His only oasis in this static and frustrated wilderland was given to him by Lord Callindrill and his wife, Faer. One day, Callindrill took the Unbeliever to his private quarters beyond the floor-lit courtyard, and there Faer provided him with a meal which almost made him forget his plight. She was a hale Stonedownor woman with a true gift for hospitality. Perhaps he would have been able to forget-but she studied the old suru-pa-maerl craft, as Lena had done, and that evoked too many painful memories in him. He did not visit long with Faer and her husband.
Yet before he left, Callindrill had explained to him some of the oddness of his current position in Revelstone. The High Lord had summoned him, Callindrill said, when the Council had agreed that the war could begin at any moment, when any further postponement of the call might prove fatal. But Warmark Troy’s battle plans could not be launched until he knew which of two possible assault routes Lord Foul’s army would take. Until the Warmark received clear word from his scouts, he could not afford to commit his Eowards. If he risked a guess, and guessed wrong, disaster would result. So Covenant had been urgently summoned, and yet now was left to himself, with no demands upon him.

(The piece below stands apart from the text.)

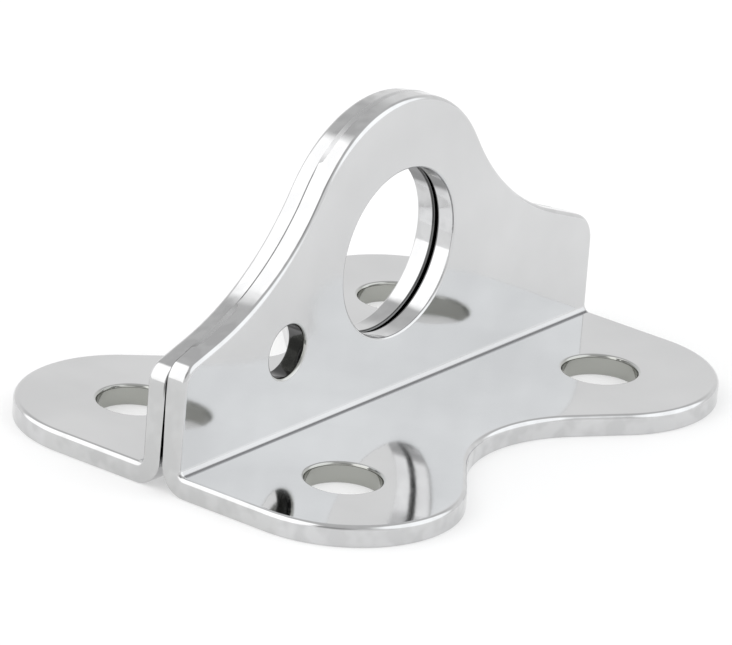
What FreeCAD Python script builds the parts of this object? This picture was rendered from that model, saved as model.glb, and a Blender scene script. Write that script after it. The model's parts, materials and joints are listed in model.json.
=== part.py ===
import FreeCAD, Part
import math
import os
from FreeCAD import Vector as V

# Twin-plate deck eye: two L-shaped pressings stood back to back and joined by three edge welds
# that are ground smooth. The rear upright stands a little lower than the front one.
# X runs along the upright, +Y is to the rear, +Z is up.
# The origin is the middle of the screw pattern on the mounting plane.

sheet = 2.0              # sheet thickness of both pressings
gap = 0.3                # air gap between the two uprights
half_length = 30.0       # uprights, bends and lobes all end at +/- this
bend_inside = 0.6        # inside radius of the bend
edge_round = 0.4         # tumbled rounding on the outward rims and small holes
eye_round = 0.25         # the eye keeps a crisper edge

screw_x = 19.0           # half of the 38 mm screw spacing
screw_y = 12.0           # half of the 24 mm screw spacing
screw_dia = 7.0          # clearance hole for an M6 screw
lobe_radius = half_length - screw_x
front_waist = 14.65      # half width of the front flange between its lobes
front_waist_radius = 13.0
rear_waist = 10.4        # the rear flange is cut in deeper
rear_waist_radius = 4.0

eye_dia = 16.0
eye_z = 15.45
lashing_dia = 5.0        # small hole, front plate only
lashing_x = -15.5
lashing_z = 10.0
relief_dia = 7.2         # opening in the rear plate behind the small hole
relief_x = -12.3
relief_z = 8.4

front_crown = (-0.6, 16.9)    # X and Z of the crown's centre: the bell isn't quite centred on the eye
rear_crown = (-0.05, 16.4)
crown_radius = 13.45
flank_angle = 56.7       # slope of the straight part of the flank, degrees
flank_length = 1.0
flare_radius = 25.2      # concave run-out of the flank
left_shoulder = (17.7, 2.0)   # slope in degrees, then the radius of the end corner
right_shoulder = (20.5, 3.2)

weld_width = 1.2         # fused width across the seam
weld_depth = 1.3         # fused depth below the ground edge
crown_weld_half = 10.5   # the crown weld reaches this far each side of the front crown, in X
foot_weld_from = 19.5    # the foot welds start here, measured from the front crown
foot_weld_to = 27.0
weld_window_z = 8.0      # the welds lie above this height


def polar(cx, cy, r, degrees):
    a = math.radians(degrees)
    return cx + r * math.cos(a), cy + r * math.sin(a)


def arc(p, q, r):
    return Part.Arc(V(*p, 0), V(*q, 0), V(*r, 0)).toShape()


def line(p, q):
    return Part.makeLine(V(*p, 0), V(*q, 0))


def bell_side(crown_z, shoulder_angle):
    """Points of one half of the bell, drawn on the right of x = 0: crown arc, flank, flare arc."""
    a0, a1, a2 = (polar(0, crown_z, crown_radius, 90 - k) for k in (0, flank_angle / 2, flank_angle))
    f = math.radians(flank_angle)
    b0 = a2[0] + flank_length * math.cos(f), a2[1] - flank_length * math.sin(f)
    cx, cy = b0[0] + flare_radius * math.sin(f), b0[1] + flare_radius * math.cos(f)
    middle = (flank_angle + shoulder_angle) / 2
    b1, b2 = (polar(cx, cy, flare_radius, 270 - k) for k in (middle, shoulder_angle))
    return a0, a1, a2, b0, b1, b2


def upright_outline(crown):
    """Closed outline of the upright above the bend, drawn in the XY plane."""
    crown_x, crown_z = crown
    edges = []
    for side, (shoulder_angle, shoulder_corner) in ((1, right_shoulder), (-1, left_shoulder)):
        end_x = half_length - side * crown_x
        a0, a1, a2, b0, b1, b2 = bell_side(crown_z, shoulder_angle)
        slope = math.radians(shoulder_angle)
        reach = shoulder_corner * math.tan((math.pi / 2 - slope) / 2)
        corner_z = b2[1] - (end_x - b2[0]) * math.tan(slope)
        c0 = end_x - reach * math.cos(slope), corner_z + reach * math.sin(slope)
        c2 = end_x, corner_z - reach
        c1 = polar(end_x - shoulder_corner, c2[1], shoulder_corner, (90 - shoulder_angle) / 2)
        low = end_x, sheet + bend_inside
        put = lambda p: (crown_x + side * p[0], p[1])
        a0, a1, a2, b0, b1, b2, c0, c1, c2, low = map(put, (a0, a1, a2, b0, b1, b2, c0, c1, c2, low))
        edges += [arc(a0, a1, a2), line(a2, b0), arc(b0, b1, b2)]
        edges += [line(b2, c0), arc(c0, c1, c2), line(c2, low)]
    floor_z = sheet + bend_inside
    edges.append(line((-half_length, floor_z), (half_length, floor_z)))
    return Part.Wire(Part.__sortEdges__(edges))


def flange_outline(waist, waist_radius, start):
    """Closed outline of a flange lying on +Y: lobes, straight flanks and a waist arc."""
    rise = waist + waist_radius - screw_y
    reach = math.hypot(screw_x, rise)
    lean = 180 - math.degrees(math.atan2(rise, screw_x) + math.acos((lobe_radius + waist_radius) / reach))
    edges = [line((-half_length, start), (half_length, start))]
    for side in (1, -1):
        lobe = [polar(screw_x, screw_y, lobe_radius, a) for a in (0, lean / 2, lean)]
        foot = polar(0, waist + waist_radius, -waist_radius, lean)
        p, q, r, foot = ((side * x, y) for x, y in lobe + [foot])
        edges += [line((side * half_length, start), p), arc(p, q, r), line(r, foot)]
    edges.append(arc((-foot[0], foot[1]), (0, waist), foot))
    return Part.Wire(Part.__sortEdges__(edges))


def stand_up(shape):
    """Turn a shape drawn in XY so that its Y becomes Z; its old Z then points to -Y."""
    shape.rotate(V(0, 0, 0), V(1, 0, 0), 90)
    return shape


def cross_hole(dia, x, z, y_from, y_to):
    return Part.makeCylinder(dia / 2, y_to - y_from, V(x, y_from, z), V(0, 1, 0))


def bend(face_y):
    """Quarter round of sheet that joins an upright with its outer face at face_y to a flange."""
    cy, cz = face_y + bend_inside, sheet + bend_inside
    outer, inner = bend_inside + sheet, bend_inside
    o0, o1, o2 = (polar(cy, cz, outer, a) for a in (180, 225, 270))
    i0, i1, i2 = (polar(cy, cz, inner, a) for a in (180, 225, 270))
    section = Part.Wire([arc(o0, o1, o2), line(o2, i2), arc(i2, i1, i0), line(i0, o0)])
    solid = Part.Face(section).extrude(V(0, 0, 2 * half_length))
    solid.rotate(V(0, 0, 0), V(1, 1, 1), 120)      # drawing X, Y, Z become Y, Z, X
    solid.translate(V(-half_length, 0, 0))
    return solid


def outward(edge):
    """True for the edges round the rim and holes on the side a hand would touch."""
    m = edge.valueAt((edge.FirstParameter + edge.LastParameter) / 2)
    face_y, top = gap / 2 + sheet, sheet
    straight_across = abs(edge.BoundBox.XLength - 2 * half_length) < 1e-6 and edge.BoundBox.YLength < 1e-6
    on_upright = abs(m.y - face_y) < 1e-6 and m.z > top + bend_inside - 1e-6
    on_flange = abs(m.z - top) < 1e-6 and m.y > face_y + bend_inside - 1e-6
    from_axis = math.hypot(m.y - face_y - bend_inside, m.z - top - bend_inside)
    on_bend = abs(from_axis - bend_inside) < 1e-6 and abs(abs(m.x) - half_length) < 1e-6
    return (on_upright or on_flange or on_bend) and not straight_across


def pressing(crown, waist, waist_radius, small_hole):
    """The +Y pressing: upright, bend and flange in one piece of sheet, rims rounded."""
    face_y = gap / 2 + sheet
    upright = stand_up(Part.Face(upright_outline(crown))).extrude(V(0, sheet, 0))
    upright.translate(V(0, gap / 2, 0))
    flange = Part.Face(flange_outline(waist, waist_radius, face_y + bend_inside)).extrude(V(0, 0, sheet))
    body = upright.fuse([bend(face_y), flange]).removeSplitter()
    cutters = [cross_hole(eye_dia, 0, eye_z, 0, face_y + 1), cross_hole(*small_hole, 0, face_y + 1)]
    for x in (-screw_x, screw_x):
        cutters.append(Part.makeCylinder(screw_dia / 2, sheet + 2, V(x, screw_y, -1)))
    body = body.cut(cutters)
    rims = [e for e in body.Edges if outward(e)]
    eye = [e for e in rims if abs(e.Length - math.pi * eye_dia) < 1e-3]
    return body.makeFillet(edge_round, [e for e in rims if e not in eye]).makeFillet(eye_round, eye)


def weld_band(crown, y_from, y_to):
    """Strip of one upright's top edge, weld_depth deep, between two Y positions."""
    face = Part.Face(upright_outline(crown))
    rim = face.cut(face.makeOffset2D(-weld_depth))
    band = stand_up(rim).extrude(V(0, y_to - y_from, 0))
    band.translate(V(0, y_from, 0))
    return band


def edge_weld(x_from, x_to):
    """Ground weld between two X positions. It follows the front edge, then steps down to the rear one."""
    half = weld_width / 2
    band = weld_band(front_crown, -half, 0).fuse(weld_band(rear_crown, 0, half))
    window = Part.makeBox(x_to - x_from, weld_width, crown_radius + front_crown[1],
                          V(x_from, -half, weld_window_z))
    return band.common(window).removeSplitter()


lashing = (lashing_dia, lashing_x, lashing_z)
relief = (relief_dia, relief_x, relief_z)
front = pressing(front_crown, front_waist, front_waist_radius, lashing).mirror(V(0, 0, 0), V(0, 1, 0))
rear = pressing(rear_crown, rear_waist, rear_waist_radius, relief)

middle = front_crown[0]
welds = {
    "crown_weld": edge_weld(middle - crown_weld_half, middle + crown_weld_half),
    "left_foot_weld": edge_weld(middle - foot_weld_to, middle - foot_weld_from),
    "right_foot_weld": edge_weld(middle + foot_weld_from, middle + foot_weld_to),
}
nodes = {
    "front_plate": front.cut(list(welds.values())),
    "rear_plate": rear.cut(list(welds.values())),
}
nodes.update(welds)

os.makedirs("parts", exist_ok=True)
for name, shape in nodes.items():
    solid = shape.Solids[0] if len(shape.Solids) == 1 else shape
    solid.exportStep("parts/" + name + ".step")
    box = solid.optimalBoundingBox(True, False)
    spans = (box.XMin, box.XMax, box.YMin, box.YMax, box.ZMin, box.ZMax)
    print(name, len(shape.Solids), "solid", "valid" if solid.isValid() else "INVALID",
          "volume %.1f" % solid.Volume, "x %.2f %.2f  y %.2f %.2f  z %.2f %.2f" % spans)
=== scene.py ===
import json
from math import acos, atan2, ceil, cos, degrees, hypot, pi, radians, sin, tan

import bmesh
import bpy
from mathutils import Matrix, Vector
from mathutils.geometry import delaunay_2d_cdt


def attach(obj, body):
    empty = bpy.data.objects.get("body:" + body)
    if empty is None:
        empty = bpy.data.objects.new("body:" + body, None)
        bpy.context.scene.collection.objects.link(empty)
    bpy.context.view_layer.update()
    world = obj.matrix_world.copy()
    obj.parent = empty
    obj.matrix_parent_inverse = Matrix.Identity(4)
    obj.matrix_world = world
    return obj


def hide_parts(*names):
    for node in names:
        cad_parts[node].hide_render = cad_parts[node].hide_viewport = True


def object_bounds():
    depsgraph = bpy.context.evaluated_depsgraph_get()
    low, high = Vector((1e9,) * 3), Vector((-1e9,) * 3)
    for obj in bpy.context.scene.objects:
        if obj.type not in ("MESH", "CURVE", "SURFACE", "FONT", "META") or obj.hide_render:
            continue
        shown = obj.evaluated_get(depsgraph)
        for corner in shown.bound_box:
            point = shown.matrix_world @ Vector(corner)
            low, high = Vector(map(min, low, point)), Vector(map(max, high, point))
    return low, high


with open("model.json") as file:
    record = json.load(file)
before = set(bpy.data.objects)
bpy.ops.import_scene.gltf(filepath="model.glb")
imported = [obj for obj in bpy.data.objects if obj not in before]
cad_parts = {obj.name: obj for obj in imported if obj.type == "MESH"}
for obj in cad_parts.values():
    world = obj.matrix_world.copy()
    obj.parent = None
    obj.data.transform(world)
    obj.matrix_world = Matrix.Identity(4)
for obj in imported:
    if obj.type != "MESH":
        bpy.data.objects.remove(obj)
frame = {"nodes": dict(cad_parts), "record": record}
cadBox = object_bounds()
print("frame loaded:", ", ".join(sorted(frame["nodes"])))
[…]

In addition, the Lord went on, there was another reason why he had been summoned at a time which now appeared to have been premature. Warmark Troy had argued urgently for the summons. This surprised Covenant until Callindrill explained Troy’s reasoning. The Warmark had believed that Lord Foul would be able to detect the summons. So by means of Covenant’s call Troy had hoped to put pressure on the Despiser, force him, because of his fear of the wild magic, to launch his attack before he was ready. Time favored Lord Foul because his war resources far surpassed those of the Council, and if he prepared long enough he might well field an army that no Warward could defeat. Troy hoped that the ploy of summoning Covenant would make the Despiser cut his preparations short.
Lastly, Callindrill explained in a gentle voice, High Lord Elena and Lord Mhoram were in fact evading the Unbeliever. Covenant had not asked that question, but Callindrill seemed to divine some of the causes of his frustration. Elena and Mhoram, each in their separate ways, felt so involved in Covenant’s dilemma that they stayed away from him in order to avoid aggravating his distress. They sensed, said Callindrill, that he found their personal appeals more painful than any other. The possibility that he might go to Seareach had jolted Elena. And Mhoram was consumed by his work on the krill. Until the war bereft them of choice, they refrained as much as possible from imposing upon him.
Well, Troy warned me, Covenant muttered to himself as he left Callindrill and Faer. He said that they’re scrupulous. After a moment, he added sourly, I would be better off if all these people would stop trying to do me favors.
Yet he was grateful to Faer and her husband. Their companionly gestures helped him to get through the next few days, helped him to keep the vertiginous darkness at bay.
He felt that he was rotting inside, but he was not going mad.